RAW DATA:
________________________________________
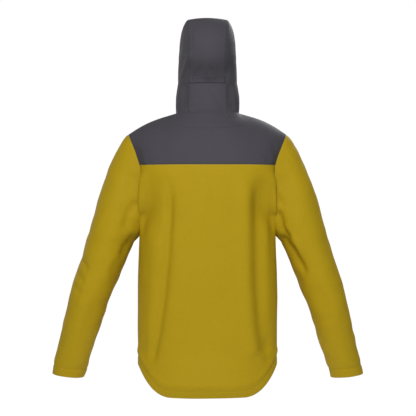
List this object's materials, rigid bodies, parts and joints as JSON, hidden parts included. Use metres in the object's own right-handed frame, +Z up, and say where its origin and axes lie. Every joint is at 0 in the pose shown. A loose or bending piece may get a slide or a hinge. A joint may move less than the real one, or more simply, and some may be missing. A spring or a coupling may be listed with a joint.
{
  "type": "hooded shell jacket",
  "caption": "Hooded waterproof shell jacket with a contrast yoke and hood, full front zip, hand pockets, curved hem and long sleeves.",
  "frame": {"origin": "on the outside of the neck seam at the middle of the back, where the hood is sewn to the yoke and the hang loop sits just inside", "axes": "+X towards the wearer's left sleeve, +Y out of the jacket's back, +Z up"},
  "size_m": [0.8806, 0.2975, 1.036],
  "materials": {
    "shell": "woven face, soft sheen",
    "yoke": "woven face, soft sheen",
    "lining": "smooth matt knit backer",
    "tape": "woven tape, matt",
    "teeth": "moulded, satin",
    "slider": "satin lacquer",
    "grip": "moulded, satin"
  },
  "bodies": {
    "back": {"back_panel": "shell", "back_yoke": "yoke", "hem_facing_back": "lining", "yoke_seam_tape": "tape", "neck_tape": "tape", "hang_loop": "tape", "hood_lower": "yoke", "sleeve_cap_left": "shell", "sleeve_cap_right": "shell"},
    "front_left": {"front_yoke_left": "yoke", "front_panel_left": "shell", "chin_panel_left": "yoke", "chin_guard": "lining", "zip_teeth_left": "teeth", "zip_stop_left": "slider", "zip_pin": "slider", "zip_tape_left": "tape", "storm_flap": "lining", "hem_facing_front_left": "lining", "pocket_zip_left": "tape", "pocket_bag_left": "lining"},
    "front_right": {"front_yoke_right": "yoke", "front_panel_right": "shell", "chin_panel_right": "yoke", "zip_teeth_right": "teeth", "zip_stop_right": "slider", "zip_box": "grip", "zip_tape_right": "tape", "hem_facing_front_right": "lining", "pocket_zip_right": "tape", "pocket_bag_right": "lining"},
    "hood": {"hood_centre_panel": "yoke", "hood_side_left": "yoke", "hood_side_right": "yoke", "hood_peak": "yoke", "hood_rear_casing": "yoke", "hood_rear_elastic": "tape", "hood_edge_facing": "lining"},
    "arm_left": {"sleeve_upper_left": "shell"},
    "forearm_left": {"sleeve_elbow_left": "shell", "sleeve_lower_left": "shell", "cuff_facing_left": "lining"},
    "arm_right": {"sleeve_upper_right": "shell"},
    "forearm_right": {"sleeve_elbow_right": "shell", "sleeve_lower_right": "shell", "cuff_facing_right": "lining"},
    "zip_slider": {"zip_slider": "slider"},
    "zip_pull": {"zip_pull": "slider", "zip_pull_grip": "grip"},
    "pocket_slider_left": {"pocket_slider_left": "slider"},
    "pocket_pull_left": {"pocket_left_pull": "slider"},
    "pocket_slider_right": {"pocket_slider_right": "slider"},
    "pocket_pull_right": {"pocket_right_pull": "slider"}
  },
  "joints": [
    {"name": "shoulder_left", "type": "hinge", "parent": "back", "child": "arm_left", "pos_m": [0.1895, -0.076, -0.1685], "axis": [0, -1, 0], "range_deg": [0, 60], "deforming": ["sleeve_cap_left"]},
    {"name": "elbow_left", "type": "hinge", "parent": "arm_left", "child": "forearm_left", "pos_m": [0.3302, -0.0857, -0.5105], "axis": [-0.9404, 0, -0.3401], "range_deg": [0, 75], "deforming": ["sleeve_elbow_left"]},
    {"name": "front_left_open", "type": "hinge", "parent": "back", "child": "front_left", "pos_m": [0.219, -0.076, 0], "axis": [0, 0, 1], "range_deg": [0, 25]},
    {"name": "pocket_zip_left_slide", "type": "slide", "parent": "front_left", "child": "pocket_slider_left", "axis": [-0.0074, -0.0515, -0.9986], "range_m": [0, 0.136]},
    {"name": "pocket_pull_left_swing", "type": "hinge", "parent": "pocket_slider_left", "child": "pocket_pull_left", "pos_m": [0.14177, -0.18188, -0.39502], "axis": [-0.8423, -0.5379, 0.034], "range_deg": [0, 120]},
    {"name": "shoulder_right", "type": "hinge", "parent": "back", "child": "arm_right", "pos_m": [-0.1895, -0.076, -0.1685], "axis": [0, 1, 0], "range_deg": [0, 60], "deforming": ["sleeve_cap_right"]},
    {"name": "elbow_right", "type": "hinge", "parent": "arm_right", "child": "forearm_right", "pos_m": [-0.3302, -0.0857, -0.5105], "axis": [-0.9404, 0, 0.3401], "range_deg": [0, 75], "deforming": ["sleeve_elbow_right"]},
    {"name": "front_right_open", "type": "hinge", "parent": "back", "child": "front_right", "pos_m": [-0.219, -0.076, 0], "axis": [0, 0, -1], "range_deg": [0, 25]},
    {"name": "pocket_zip_right_slide", "type": "slide", "parent": "front_right", "child": "pocket_slider_right", "axis": [0.0074, -0.0515, -0.9986], "range_m": [0, 0.136]},
    {"name": "pocket_pull_right_swing", "type": "hinge", "parent": "pocket_slider_right", "child": "pocket_pull_right", "pos_m": [-0.14177, -0.18188, -0.39502], "axis": [-0.8423, 0.5379, -0.034], "range_deg": [0, 120]},
    {"name": "hood_fold", "type": "hinge", "parent": "back", "child": "hood", "pos_m": [0, 0, 0.082], "axis": [-1, 0, 0], "range_deg": [0, 70], "deforming": ["hood_lower"]},
    {"name": "main_zip_slide", "type": "slide", "parent": "front_left", "child": "zip_slider", "axis": [0, -0.0678, -0.9977], "range_m": [0, 0.69]},
    {"name": "zip_pull_swing", "type": "hinge", "parent": "zip_slider", "child": "zip_pull", "pos_m": [0, -0.17772, 0.01006], "axis": [-1, 0, 0], "range_deg": [0, 140]}
  ],
  "couplings": [
    {"joint": "front_right_open", "follows": "front_left_open", "ratio": 1},
    {"joint": "main_zip_slide", "follows": "front_left_open", "m_per_rad": 1.5813}
  ]
}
________________________________________
GOAL: Go through the listing and copy all of it exactly.

SOLUTION TO THIS TASK:
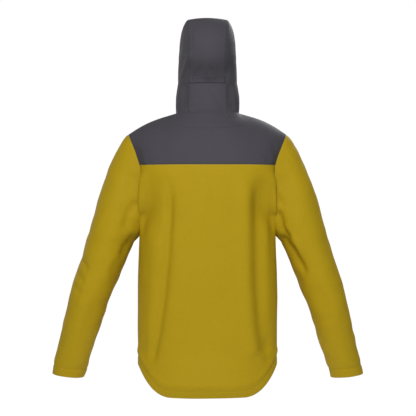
List this object's materials, rigid bodies, parts and joints as JSON, hidden parts included. Use metres in the object's own right-handed frame, +Z up, and say where its origin and axes lie. Every joint is at 0 in the pose shown. A loose or bending piece may get a slide or a hinge. A joint may move less than the real one, or more simply, and some may be missing. A spring or a coupling may be listed with a joint.
{
  "type": "hooded shell jacket",
  "caption": "Hooded waterproof shell jacket with a contrast yoke and hood, full front zip, hand pockets, curved hem and long sleeves.",
  "frame": {"origin": "on the outside of the neck seam at the middle of the back, where the hood is sewn to the yoke and the hang loop sits just inside", "axes": "+X towards the wearer's left sleeve, +Y out of the jacket's back, +Z up"},
  "size_m": [0.8806, 0.2975, 1.036],
  "materials": {
    "shell": "woven face, soft sheen",
    "yoke": "woven face, soft sheen",
    "lining": "smooth matt knit backer",
    "tape": "woven tape, matt",
    "teeth": "moulded, satin",
    "slider": "satin lacquer",
    "grip": "moulded, satin"
  },
  "bodies": {
    "back": {"back_panel": "shell", "back_yoke": "yoke", "hem_facing_back": "lining", "yoke_seam_tape": "tape", "neck_tape": "tape", "hang_loop": "tape", "hood_lower": "yoke", "sleeve_cap_left": "shell", "sleeve_cap_right": "shell"},
    "front_left": {"front_yoke_left": "yoke", "front_panel_left": "shell", "chin_panel_left": "yoke", "chin_guard": "lining", "zip_teeth_left": "teeth", "zip_stop_left": "slider", "zip_pin": "slider", "zip_tape_left": "tape", "storm_flap": "lining", "hem_facing_front_left": "lining", "pocket_zip_left": "tape", "pocket_bag_left": "lining"},
    "front_right": {"front_yoke_right": "yoke", "front_panel_right": "shell", "chin_panel_right": "yoke", "zip_teeth_right": "teeth", "zip_stop_right": "slider", "zip_box": "grip", "zip_tape_right": "tape", "hem_facing_front_right": "lining", "pocket_zip_right": "tape", "pocket_bag_right": "lining"},
    "hood": {"hood_centre_panel": "yoke", "hood_side_left": "yoke", "hood_side_right": "yoke", "hood_peak": "yoke", "hood_rear_casing": "yoke", "hood_rear_elastic": "tape", "hood_edge_facing": "lining"},
    "arm_left": {"sleeve_upper_left": "shell"},
    "forearm_left": {"sleeve_elbow_left": "shell", "sleeve_lower_left": "shell", "cuff_facing_left": "lining"},
    "arm_right": {"sleeve_upper_right": "shell"},
    "forearm_right": {"sleeve_elbow_right": "shell", "sleeve_lower_right": "shell", "cuff_facing_right": "lining"},
    "zip_slider": {"zip_slider": "slider"},
    "zip_pull": {"zip_pull": "slider", "zip_pull_grip": "grip"},
    "pocket_slider_left": {"pocket_slider_left": "slider"},
    "pocket_pull_left": {"pocket_left_pull": "slider"},
    "pocket_slider_right": {"pocket_slider_right": "slider"},
    "pocket_pull_right": {"pocket_right_pull": "slider"}
  },
  "joints": [
    {"name": "shoulder_left", "type": "hinge", "parent": "back", "child": "arm_left", "pos_m": [0.1895, -0.076, -0.1685], "axis": [0, -1, 0], "range_deg": [0, 60], "deforming": ["sleeve_cap_left"]},
    {"name": "elbow_left", "type": "hinge", "parent": "arm_left", "child": "forearm_left", "pos_m": [0.3302, -0.0857, -0.5105], "axis": [-0.9404, 0, -0.3401], "range_deg": [0, 75], "deforming": ["sleeve_elbow_left"]},
    {"name": "front_left_open", "type": "hinge", "parent": "back", "child": "front_left", "pos_m": [0.219, -0.076, 0], "axis": [0, 0, 1], "range_deg": [0, 25]},
    {"name": "pocket_zip_left_slide", "type": "slide", "parent": "front_left", "child": "pocket_slider_left", "axis": [-0.0074, -0.0515, -0.9986], "range_m": [0, 0.136]},
    {"name": "pocket_pull_left_swing", "type": "hinge", "parent": "pocket_slider_left", "child": "pocket_pull_left", "pos_m": [0.14177, -0.18188, -0.39502], "axis": [-0.8423, -0.5379, 0.034], "range_deg": [0, 120]},
    {"name": "shoulder_right", "type": "hinge", "parent": "back", "child": "arm_right", "pos_m": [-0.1895, -0.076, -0.1685], "axis": [0, 1, 0], "range_deg": [0, 60], "deforming": ["sleeve_cap_right"]},
    {"name": "elbow_right", "type": "hinge", "parent": "arm_right", "child": "forearm_right", "pos_m": [-0.3302, -0.0857, -0.5105], "axis": [-0.9404, 0, 0.3401], "range_deg": [0, 75], "deforming": ["sleeve_elbow_right"]},
    {"name": "front_right_open", "type": "hinge", "parent": "back", "child": "front_right", "pos_m": [-0.219, -0.076, 0], "axis": [0, 0, -1], "range_deg": [0, 25]},
    {"name": "pocket_zip_right_slide", "type": "slide", "parent": "front_right", "child": "pocket_slider_right", "axis": [0.0074, -0.0515, -0.9986], "range_m": [0, 0.136]},
    {"name": "pocket_pull_right_swing", "type": "hinge", "parent": "pocket_slider_right", "child": "pocket_pull_right", "pos_m": [-0.14177, -0.18188, -0.39502], "axis": [-0.8423, 0.5379, -0.034], "range_deg": [0, 120]},
    {"name": "hood_fold", "type": "hinge", "parent": "back", "child": "hood", "pos_m": [0, 0, 0.082], "axis": [-1, 0, 0], "range_deg": [0, 70], "deforming": ["hood_lower"]},
    {"name": "main_zip_slide", "type": "slide", "parent": "front_left", "child": "zip_slider", "axis": [0, -0.0678, -0.9977], "range_m": [0, 0.69]},
    {"name": "zip_pull_swing", "type": "hinge", "parent": "zip_slider", "child": "zip_pull", "pos_m": [0, -0.17772, 0.01006], "axis": [-1, 0, 0], "range_deg": [0, 140]}
  ],
  "couplings": [
    {"joint": "front_right_open", "follows": "front_left_open", "ratio": 1},
    {"joint": "main_zip_slide", "follows": "front_left_open", "m_per_rad": 1.5813}
  ]
}